4.4. Mini-jeux cognitifs et entraînement attentionnel

Certains jeux, souvent plus courts et centrés sur une tâche spécifique, permettent de stimuler certaines fonctions exécutives de base : attention, mémoire de travail, inhibition cognitive, etc. Ils sont souvent utilisés dans des contextes de remédiation, d’inclusion, ou comme pauses actives dans une séquence pédagogique.

Exemples d’usages pédagogiques :

  • Activités de type brain training accessibles via navigateur ou application.
  • Exercices de mémoire visuelle, d’enchaînements logiques, de rapidité mentale.

Même des jeux classiques comme les puzzles, le solitaire ou le Sudoku numériques peuvent être mobilisés dans une logique de micro-apprentissage cognitif, pour renforcer la concentration, la planification mentale ou l’endurance attentionnelle.

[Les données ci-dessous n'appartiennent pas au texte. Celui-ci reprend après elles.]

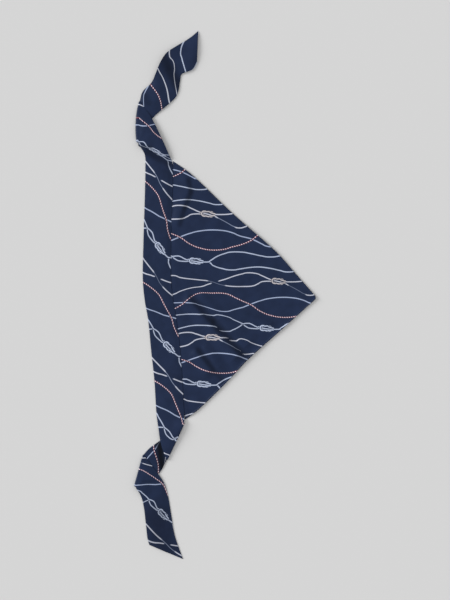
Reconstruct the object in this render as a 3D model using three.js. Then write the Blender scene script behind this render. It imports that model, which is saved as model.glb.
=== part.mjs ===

Compétences transversales mobilisées :

  • Autonomie cognitive
  • Autorégulation
  • Endurance mentale
  • Organisation individuelle

Du potentiel ludique à l’efficacité pédagogique

Le jeu numérique, souvent perçu comme un simple outil de divertissement, se révèle être un vecteur d’apprentissage actif particulièrement puissant lorsqu’il est intégré de manière réfléchie dans un cadre pédagogique structuré. Ancré dans les principes de la pédagogie active et de l’apprentissage expérientiel, il favorise l’engagement cognitif, la motivation intrinsèque et la construction de savoirs contextualisés.

Loin d’être un dispositif autonome, le jeu numérique nécessite un travail de scénarisation, un encadrement par l’enseignant, et une articulation explicite aux objectifs d’apprentissage. Il ne remplace pas les autres formes d’enseignement, mais les complète en mobilisant des modalités interactives et immersives qui sollicitent mémoire, attention, planification, mais aussi autonomie, coopération et créativité.

La diversité des formats disponibles permet de travailler des compétences transversales essentielles : résolution de problèmes, collaboration, pensée critique, communication, adaptabilité. Cette richesse impose toutefois de penser le jeu comme un outil au service d’une intention pédagogique, et non comme une fin en soi.